The Senators’ skipper also likes to cater towards his players’ strengths and keep them in their comfort zone, “I try to slot people into where their role is. You try to stay within their element because you don’t want to surprise them.” Traditionally, managers like speed at the top of the order and LeCroy is no different. He loves writing Perez and Jeff Kobernus in the first two spots of his lineup night after night because he knows the problems they can cause on the basepaths. “You put pressure on people like crazy and it affects what pitchers do. It makes people uneasy and you can take advantage of it.”

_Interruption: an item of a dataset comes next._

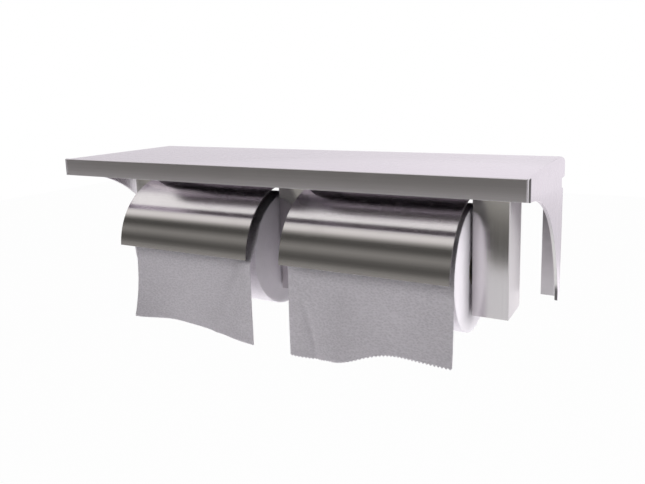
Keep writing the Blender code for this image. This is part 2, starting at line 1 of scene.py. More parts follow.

From a Jigsaw Puzzle to a Chess Match
Watch a Major League game and you’ll see the managers in the friendly confines of their dugout consult their bench coach before they make a move that could win or lose the ball game. But in the minor leagues, managers don’t have that luxury. Usually they are out in the third base coach’s box when every move needs to be made and it can be a challenge to get the right players into the game as pinch-hitters or pinch-runners. “It’s hard coaching third if something comes up. You are over there trying to do hand signals to the bench.” But LeCroy praised the coaches on his staff, Eric Fox and Paul Menhart, for the preparation they do before the game making his life easier, “We’ll talk about who I like in certain situations and we’ll go over gameplans.”
Substitutions and game theory gets even more complex if the Senators are playing another team affiliated with the National League because there is no designated hitter and pitchers have to bat for themselves. It’s a situation that changes series to series and ultimately provides a whole new set of challenges within the chess match between opposing managers during the game.
LeCroy points out an obvious but often overlooked fact, “If you got pitchers that can handle a bat, they’ve got a better chance of staying in the ballgame. The biggest thing is trust that they can put a bunt down and trust their ability to take a pitch if the guy throwing is struggling. That makes a big difference, because I’m not concerned that I have to use a pinch-hitter. I feel comfortable having that strong mix of bench players for the end of the ballgame.”
Perhaps the biggest factor though when playing by National League rules is the flexibility and makeup of the bench players. Guys that can play multiple positions increase their value in National League games. On this roster, it’s clear who benefits the most, “That’s where a guy like Jose Lozada is so valuable because he can go anywhere you need him to go.”
But besides Lozada’s willingness and ability to play every position, it’s the flexibility of others to switch positions and save LeCroy from making moves that will leave his options limited late in the game that make a huge difference. Having guys like Manny Mayorson, Sean Nicol, and Jimmy Van Ostrand, who in their careers have played significant time at multiple positions, lets LeCroy adapt and adjust much easier. “It puts you in a good situation where there are guys you can trust to put out there on the field that won’t hurt you on defense and will help you win.”
Ultimately, the outcome of the game is dependent on the performance of the players and not the batting order or where someone is playing defensively. But the manager has to put his players in the best situation for them to excel and the first step in that is a lineup that incorporates all of these factors. It’s a delicate balance but when done properly the art of the lineup can be a beautiful thing.